Venting is only useful when it is not about ruminating or co-ruminating, spiraling the negative emotions further, make it bigger, all that stuff. It’s actually only useful to vent if the other person or you as a coach, as a helper, as a change worker, as a friend or whatever, is that if that other person can actually give you another perspective. Not advice, that’s different, but another way of looking at this from perhaps helping you or you helping someone else to move them away from this thing that you’re venting about, a solution if you will, a goal that you could set to get out of it. So is there something helpful or useful that can happen by someone else listening to this venting or you listening to this venting. So it’s about perspective.

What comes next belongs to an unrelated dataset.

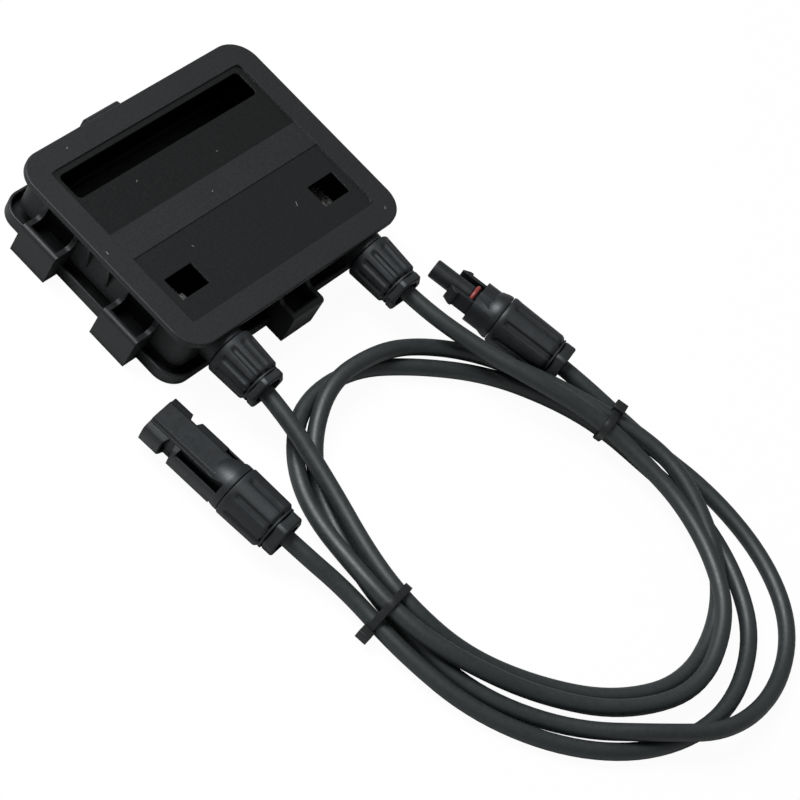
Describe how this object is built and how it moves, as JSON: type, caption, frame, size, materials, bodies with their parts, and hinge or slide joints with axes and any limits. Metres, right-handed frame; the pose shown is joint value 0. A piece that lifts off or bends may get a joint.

And so if you’re venting towards someone else yourself, rather than vent towards everyone, is to really think about well, who is it in my life that has given me great perspectives before. And the same thing is that if you’re a coach, only allow clients to vent if it’s going to be a conversation about movement away from that problem and towards the solution, towards positive emotions, engagement and flow, positive relationship, meaning and purpose, achievement and accomplishment, markers of wellbeing.
And so that’s my take on venting and actually science’s take on venting.